One wonders whether El-Rufai has media advisors. This is important because his utterances as the governor have so far heated up the distrust between Southern Kaduna and Northern Kaduna residents. El-Rufai recently accused Southern Kaduna elders of causing the crisis because they did not get their usual peace bribes from government. Yet, the same governor tweets generously, implying that anyone who attacks the Fulanis should naturally expect revenge no matter how long. He also said the state is willing to compensate Fulanis for their losses, peradventure they lose their cattle or property but did not say same for the other tribes. This is not the equity that the Nigerian constitution prescribes, neither is it the wisdom that leadership requires.
Governor Nasir El-Rufai has also concerned himself with politicking in the nation without giving full concentration to the urgent security affairs of the state that he presides over. He has been rumoured to be in the forefront of a 2023 Presidency by his public utterances. He has been engaging the discourse on zoning for the position of President in 2023. One then wonders where elections will hold in Kaduna in 2023 and what political leverages Mallam El-Rufai will have when Kaduna implodes into a full genocidal war before 2023. Perhaps the disinvitation of the governor to this year’s conference of the Nigerian Bar Association will keep him at home in order to put his house in order.
Governor Nasir El-Rufai, in an attempt to displace the public outcry, compounds the problem by dismissing the peculiar nature of the crisis in Kaduna. He had said that the issue of violence in Kaduna was but mere ‘media hype’ and is no different from the crisis in the North-Western part the country. This is largely untrue. The Kaduna crisis has been in existence for forty years while other hydra-headed problems in the North-Western Zone began to manifest about twenty years ago.
The Human Rights Watch clearly stated that Kaduna has suffered from communal clashes between the Hausa-Fulani, who are Muslims in Northern Kaduna and the 30 ethnic groups, who are Christians in Southern Kaduna. These two blocs are in fierce and dangerous ‘competition over resources including land, and political control,’ the organisation had said. The Human Right Watch also noted in its report titled, Leave Everything to God, Accountability for Inter-Communal Violence in Plateau and Kaduna States, Nigeria, that ‘The situation is more complex in Kaduna State, where the ethnic and religious divisions are more evenly split. In the northern part of the state, Hausa-Fulani hold the majority, and Christians claim they face discrimination, while in the southern part of the state — where numerous predominantly Christian ethnic groups, together, make up the majority — Hausa-Fulani complain that they are treated as perpetual ‘settlers’ and second-class citizens, despite the fact that, in some cases, their families have lived in those communities for multiple generations.

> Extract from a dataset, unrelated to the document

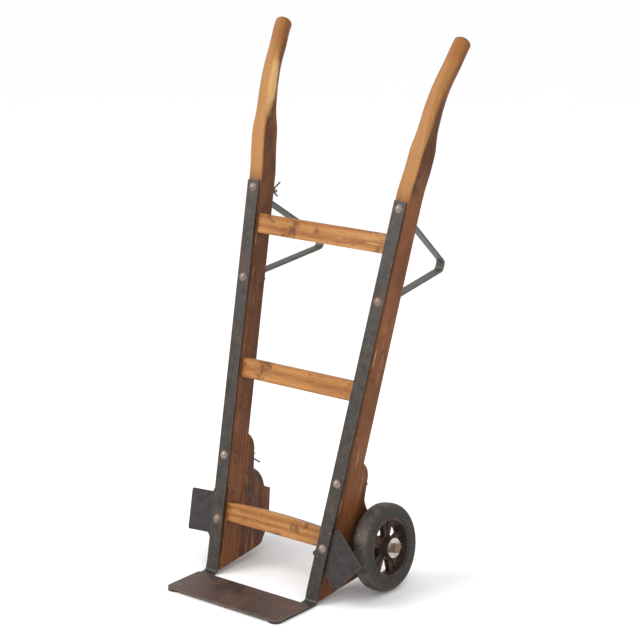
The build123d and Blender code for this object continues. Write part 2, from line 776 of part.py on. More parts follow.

The struggle for ‘ownership’ — cultural, religious, and political control — of these areas has been at the heart of much of the inter-communal conflict.’
In a media conversation, Jonathan Asake, leader of the Southern People’s Congress, said that the massacre is a deliberate attempt by the Hausa-Fulani people to displace them from their lands and property. ‘We are facing incessant invasion of our communities – We have recorded over 500 death in over 16 communities,’ Asake said. Meanwhile Sanusi Maikudi, in a rebuttal, had asserted that Asake was merely selecting ‘comfortable facts’ when, according to him, the Southern Kaduna peoples have also killed Hausa-Fulani peoples. This is one matter that Governor El-Rufai can possibly handle with a fairness, while in the process advancing justice, a general sense of belonginess and creating a balanced playing field for political and social relevance for both groups in the governance spaces of the state.
Unfortunately, the posture of Mallam El-Rufai seems to be in favour of the Fulani. His recent tweet warning everyone of the Fulani prowess to carry out revenge no matter how long, is beneath the distinguished and decent position of a state governor. Governor El-Rufai reminds many of President Donald Trump: a man who is quick to tweet and make pronouncements without looking at the perpetual implications of his words.